30  

– Помни про Дрейфуса. Не сунь бумаги в мусорную корзину, чтобы потом их нашли.

– Я сожгу их в присутствии Синтии в качестве жертвоприношения. – Он шагнул за дверь и тут же вернулся. – Пожелайте мне счастья, Кэсл.

– Конечно. От всей души.

Шаблонная фраза, правда окрашенная теплом, как-то сама сорвалась с языка Кэсла. И поразила его своей точностью – словно, поехав отдохнуть к морю, он заглянул в знакомую пещеру и вдруг увидел на знакомой скале примитивное изображение человеческого лица, которое раньше принимал за прихотливый узор плесени.

Полчаса спустя зазвонил телефон. Девичий голос произнес:

– Джи.У. хочет переговорить с А.Д.

– Худо дело, – произнес Кэсл. – А.Д. не может переговорить с Джи.У.

– Кто у телефона? – с великой подозрительностью спросил голос.

– Некто М.К.

– Не кладите, пожалуйста, трубки.

На линии раздалось что-то вроде заливчатого лая.
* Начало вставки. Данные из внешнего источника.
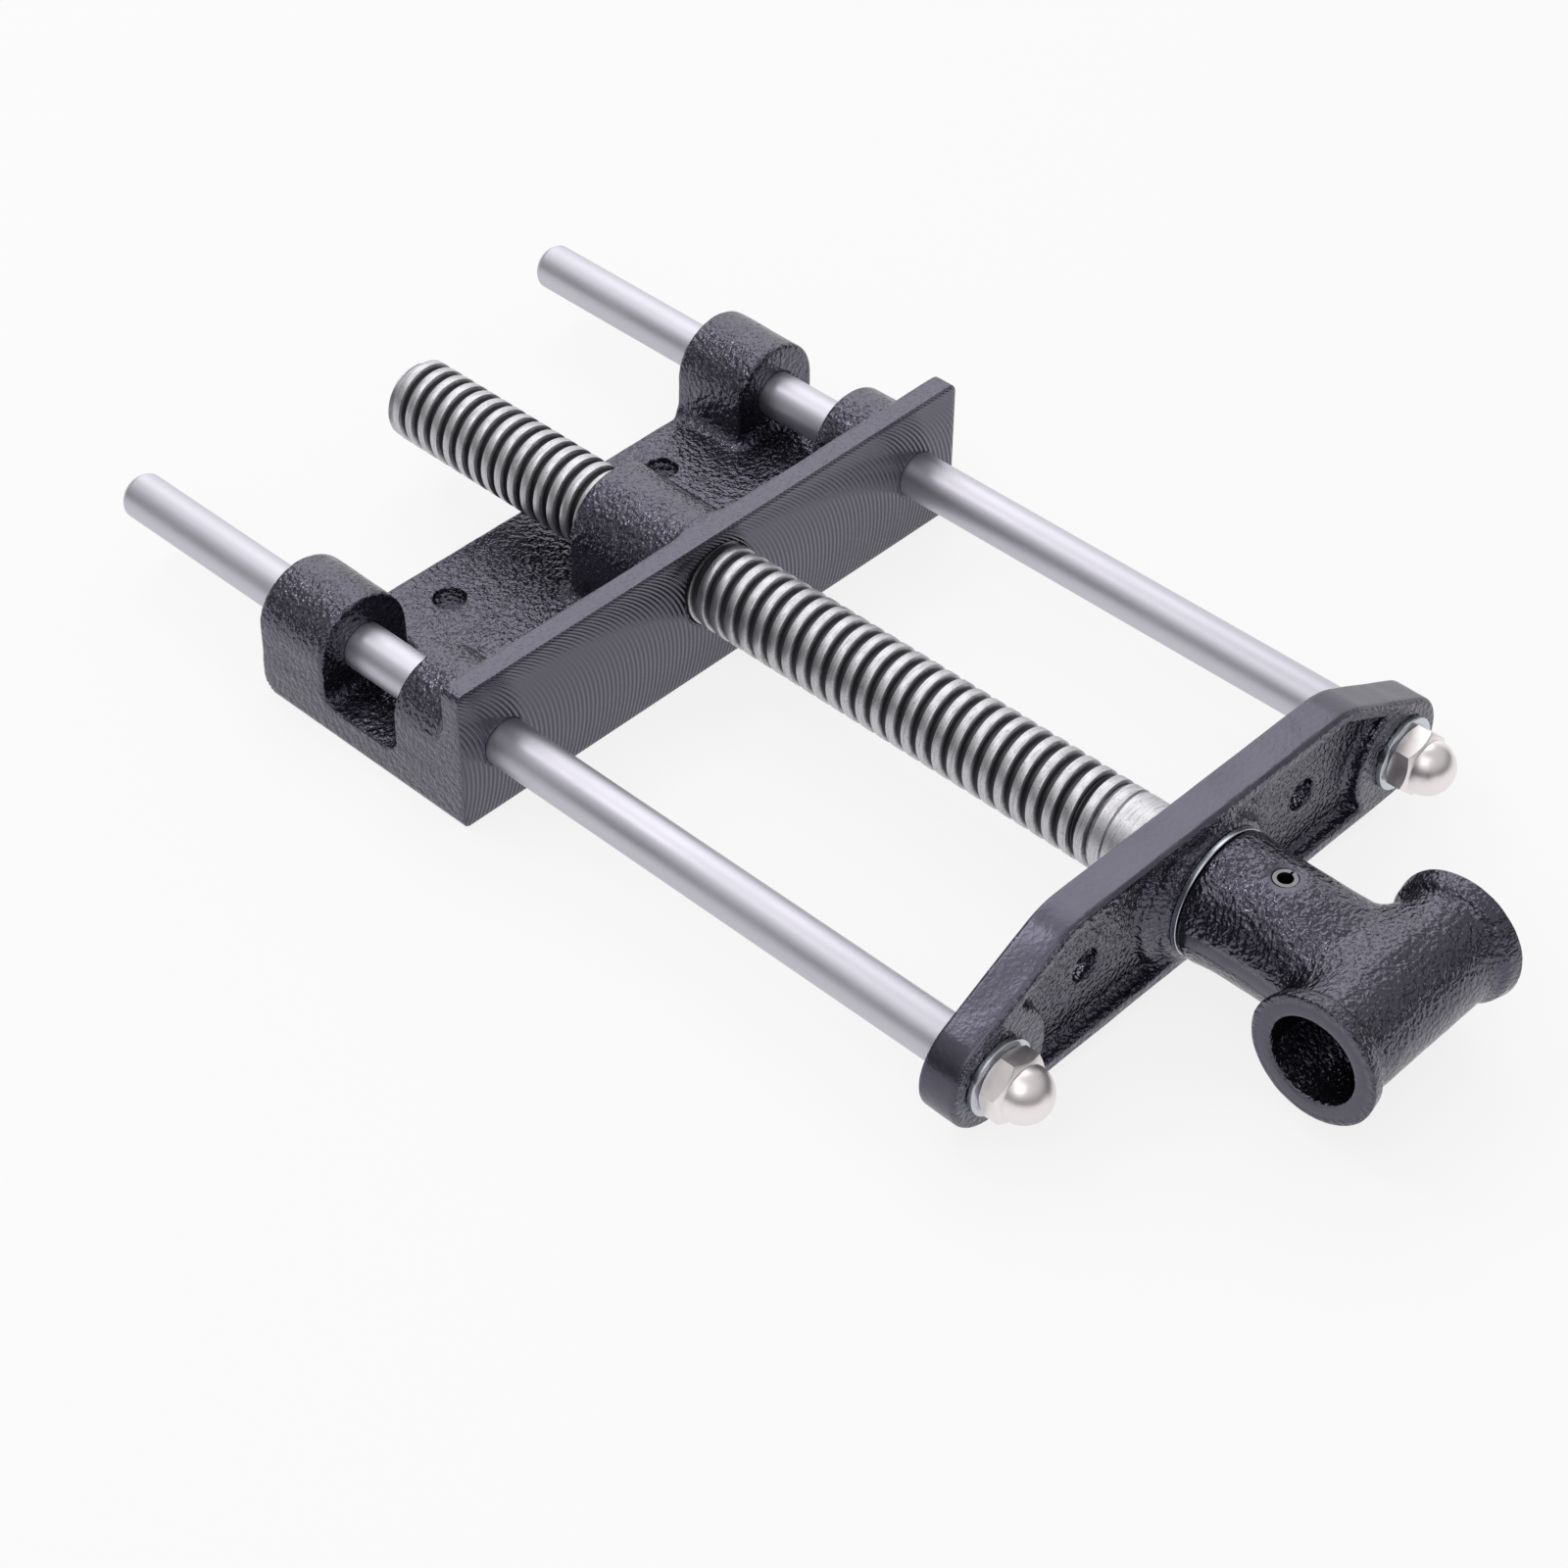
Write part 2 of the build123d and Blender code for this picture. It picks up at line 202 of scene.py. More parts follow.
# %% Mesh of a distance field
def net_of(field, low, high, step):
    """Points and four-sided faces of the surface where the field is nothing."""
    axes = [np.arange(a - 2 * step, b + 3 * step, step) for a, b in zip(low, high)]
    grid = field(*np.meshgrid(*axes, indexing="ij"))
    cells = tuple(n - 1 for n in grid.shape)
    total, count = np.zeros(cells + (3,)), np.zeros(cells)
    faces = []
    number = np.arange(np.prod(cells)).reshape(cells)
    for axis in range(3):
        f0, f1 = [np.take(grid, range(k, grid.shape[axis] - 1 + k), axis) for k in (0, 1)]
        crossed = (f0 < 0) != (f1 < 0)
        place = np.argwhere(crossed)
        where = place.astype(float)
        where[:, axis] += f0[crossed] / (f0[crossed] - f1[crossed])
        b, c = (axis + 1) % 3, (axis + 2) % 3
        around = []
        for back_b, back_c in ((1, 1), (0, 1), (0, 0), (1, 0)):
            cell = place.copy()
            cell[:, b] -= back_b
            cell[:, c] -= back_c
            index = tuple(cell.T)
            np.add.at(total, index, where)
            np.add.at(count, index, 1)
            around.append(number[index])
        quad = np.stack(around, axis=1)
        rising = f0[crossed] < 0
        faces.append(np.where(rising[:, None], quad, quad[:, ::-1]))
    used = count > 0
    points = np.array([a[0] for a in axes]) + step * total[used] / count[used][:, None]
    order = np.cumsum(used.ravel()) - 1
    return settle(points, field, step), order[np.concatenate(faces)]


def settle(points, field, step, times=4):
    """Each point moves along the slope of the field by the distance that is left. The slope
    is measured over a short reach to each side, and taken as a half at least."""
    reach, least_slope = 0.02, 0.5
    for _ in range(times):
        here = field(*points.T)
        slope = np.stack([
            field(*(points + reach * side).T) - field(*(points - reach * side).T)
            for side in np.eye(3)], axis=1) / (2 * reach)
        slope /= np.maximum((slope ** 2).sum(axis=1, keepdims=True), least_slope ** 2)
        points = points - slope * np.clip(here, -step / 2, step / 2)[:, None]
    return points


def step_of(millimetres):
    return millimetres


def ball(x, y, z):
    """Distance to a ball of 5 mm radius, to try the net on."""
    return ring(ring(x, y, 0.0), z, 5.0)


tried, _ = net_of(ball, (-5.0, -5.0, -5.0), (5.0, 5.0, 5.0), 0.8)
print("on a ball, %d points lie within %.5f mm of the surface" % (
    len(tried), np.abs(ball(*tried.T)).max()))

# %% [markdown]
# The bracket is one L-shaped casting. The base lies on the bench, the upright plate faces
# the jaw, and behind the plate stand four lugs for the rods and a boss that is the nut. A
# lug is a round bar that goes straight down into the base. All of them are joined with
# fillets, the foot of the back is bevelled, and last the whole is cut to its outer box:
# that leaves the plate's front face flat, as the mill leaves it. The top of the plate was
# ground a little, so each point keeps a number that says how far the sand's grain is gone.

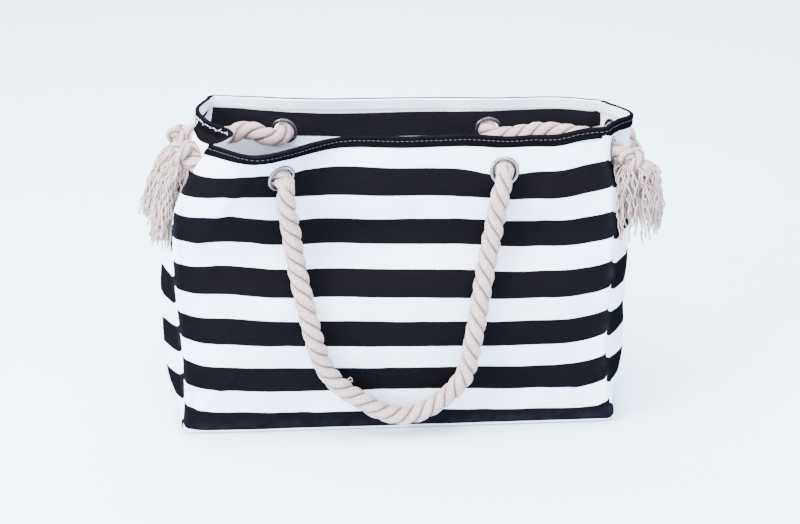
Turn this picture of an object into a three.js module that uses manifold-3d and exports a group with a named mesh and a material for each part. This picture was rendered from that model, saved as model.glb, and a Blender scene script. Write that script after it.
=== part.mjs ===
// A striped canvas beach bag with rope handles, in millimetres.
// +Z is up, +X to the bag's right and -Y to its front. The origin is the middle of the base, on the floor.
// Four canvas panels and a base make an open shell. Two ropes run through eight eyelets: each comes out
// of a side gusset to a knot and a tassel, runs inside round the corner, and leaves through the front or
// back panel as a handle.
import * as THREE from 'three';
import { mergeVertices } from 'three/addons/utils/BufferGeometryUtils.js';
import Module from 'manifold-3d';

const wasm = await Module();
wasm.setup();

// Driving dimensions.
const CANVAS = 2; // folded and stitched canvas, with its hems
const BASE_TUCK = 12; // radius at which the walls turn under the base
const FLOOR_GAP = 0.6; // the walls' lowest edge, above the underside of the base
const SEAM_INSET = 2.6; // each panel's edge to the corner seam
const GAP = 0.3; // between pieces that touch
const TAPE_HEIGHT = 10.5;
const TAPE_THICK = 1.2;
const ROPE = 17; // diameter
const EYELET_OUTER = 27.5; // diameters
const EYELET_HOLE = 20;
const EYELET_WALL = 0.8;
const FLANGE = 1;
const KNOT = 23; // diameter
const TASSEL_LENGTH = 60;
const RUN_DEPTH = 7; // the rope's clear distance from the canvas inside the mouth
const RUN_CORNER = 9; // how far from its eyelets the rope has turned along the mouth
const LABEL = { width: 22, height: 12, thick: 0.6, along: 0.74, up: 0.82, away: 0.5 };
const CELLS_ALONG = { front: 20, right: 12, back: 20, left: 14 };
const CELLS_UP = 10;
const ROUND = 16; // sides of an eyelet
const ROPE_SIDES = 10;
const HANDLE_STEPS = 34;
const RUN_STEPS = 14;

// The four corner seams: x and y at these shares of the wall's height, and z at the rim.
const LEVELS = [0, 0.12, 0.3, 0.55, 0.78, 0.88, 1];
const CORNERS = {
  frontLeft: {
    x: [-213, -209, -208, -211, -208, -196, -172], y: [-63, -65, -67, -68, -68, -67, -64], rim: 297,
  },
  frontRight: {
    x: [214, 205, 201, 203, 201, 196, 191], y: [-62, -62, -62, -62, -60, -56, -50], rim: 303,
  },
  backRight: {
    x: [212, 209, 208, 208, 208, 207, 204], y: [62, 62, 62, 60, 56, 50, 40], rim: 302,
  },
  backLeft: {
    x: [-212, -210, -210, -206, -193, -184, -177], y: [62, 64, 66, 68, 70, 70, 68], rim: 306,
  },
};

// The tape's lower edge, as a share of the wall's height.
const TAPE_LEVEL = 1 - TAPE_HEIGHT / CORNERS.frontLeft.rim;

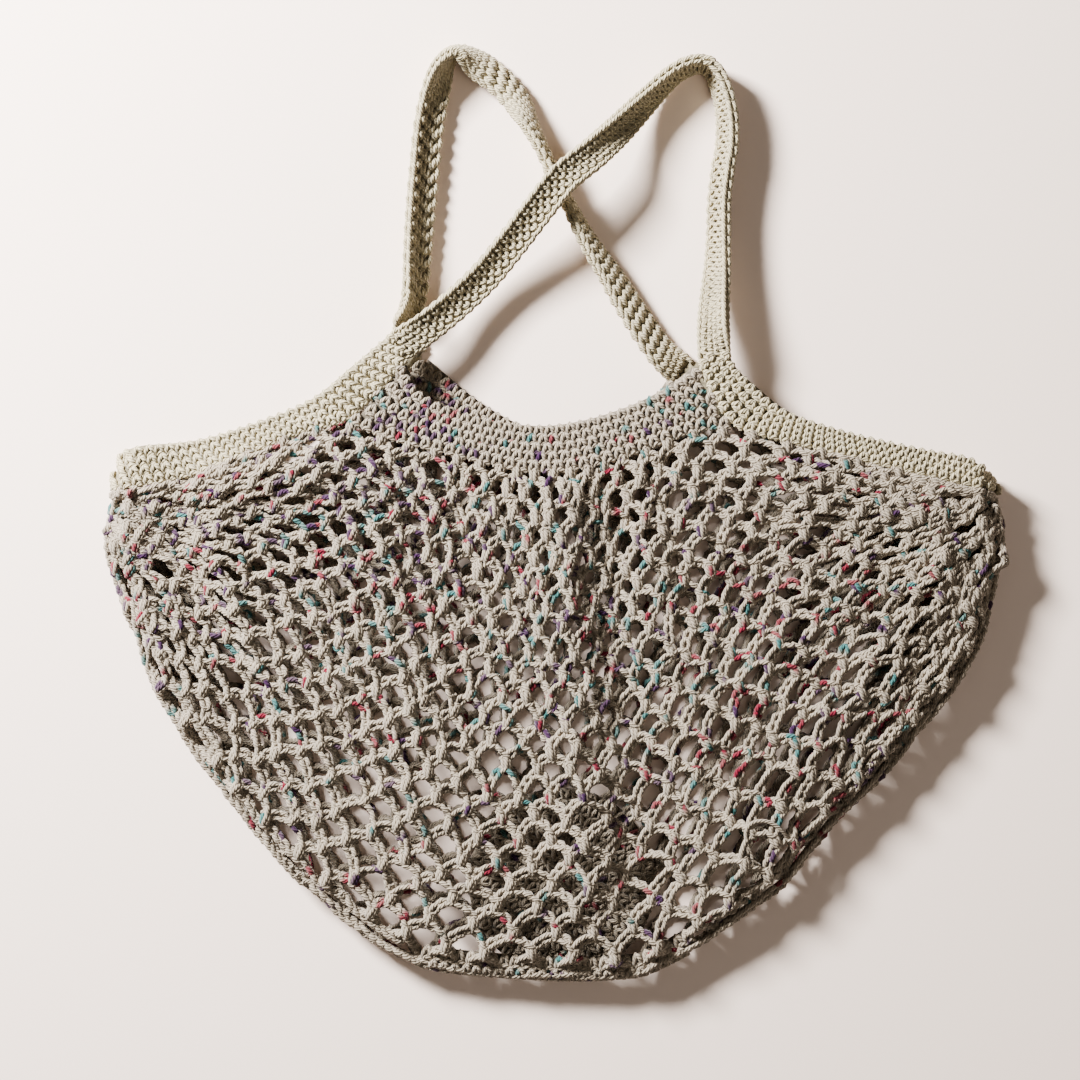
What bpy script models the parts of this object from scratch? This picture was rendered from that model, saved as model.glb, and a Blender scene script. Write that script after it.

Затем на фоне собачьей радости послышался голос, принадлежавший, несомненно, Уотсону:

– Это, видимо, Кэсл?

– Да.

– Мне надо поговорить с Дэвисом.

– Его нет на месте.

– А где он?

– Вернется в час дня.

– Слишком поздно. А сейчас он где?

– У своего дантиста, – нехотя ответил Кэсл. Он не любил участвовать в чужой лжи: это так все осложняет.

– Перейдем-ка лучше на спецсвязь, – сказал Уотсон. По обыкновению, произошла неувязка: один из них, слишком рано нажав кнопку, снова переключился на обычную линию, как раз когда другой переключился на спецсвязь. Когда наконец они услышали друг друга, Уотсон сказал:

– А вы не можете его разыскать? Его вызывают на совещание.

– Едва ли я могу вытащить его из зубоврачебного кресла. К тому же я не знаю, кто его врач. В его досье это не указано.

– Нет? – отозвался Уотсон с неодобрением. – Тогда ему следовало оставить записку с адресом.

В свое время Уотсон хотел стать барристером [адвокатом], но не вышло. Возможно, не понравилась его чрезмерная прямолинейность: поучать – видимо, считало большинство – это дело судей, а не младших адвокатов. А в управлении Форин-офиса те самые качества, которые так подвели Уотсона в адвокатуре, помогли ему быстро подняться по службе. Он без труда обскакал людей старшего поколения, вроде Кэсла.

– Он обязан был поставить меня в известность о том, что уходит, – сказал Уотсон.

– Возможно, у него внезапно разболелся зуб.

– Шеф специально велел, чтобы Дэвис присутствовал на совещании. Он хотел обсудить с ним потом какое-то донесение. Дэвис, надеюсь, его получил?

– Да, он говорил о каком-то донесении. Похоже, он счел это обычной ерундой.

– Ерундой? Это же был сугубо секретный материал. Что он с ним сделал?

– Очевидно, положил в сейф.

– А вы не могли бы проверить?

– Сейчас попрошу его секретаршу… ох, извините, она сегодня выходная. А это так важно?

– Шеф, видимо, считает, что да. Я полагаю, раз нет Дэвиса, на совещание надо прийти вам, хотя это и птичка Дэвиса. Итак, комната сто двадцать один, ровно в двенадцать.


Непохоже было, чтобы требовалось так срочно созывать это совещание. На нем присутствовал представитель МИ-5, которого Кэсл никогда прежде не видел, так как главным пунктом повестки дня было более точное разграничение функций между разведкой МИ-6 и контрразведкой МИ-5. До последней мировой войны МИ-6 никогда не работало на территории Великобритании – проблемами безопасности занималось МИ-5. Это правило было нарушено в Африке после падения Франции, когда возникла необходимость засылать с британской территории агентов в колонии, подчинявшиеся правительству Виши. После наступления мира старая система не была полностью восстановлена. Танзанию и Занзибар официально объединили в единое государство [очевидно, речь идет об объединении Танганьики с Занзибаром в государство Танзанию, что действительно произошло в 1964 г], вошедшее в Британское Содружество, хотя на Занзибаре находилось столько китайских тренировочных лагерей, что его трудно было считать британской территорией. В деятельности разведки и контрразведки стала возникать путаница, поскольку и та и другая служба имела там своих резидентов и отношения между ними не всегда были добрыми и дружественными.

– Соперничество, – сказал шеф, открывая совещание, – хорошо до определенного предела. А между нашими службами возникает порой недоверие. Мы не всегда обмениваемся разработками об агентах. Иногда мы используем одного и того же человека и для шпионажа и для контрразведки. – И он откинулся в кресле, давая высказаться представителю МИ-5.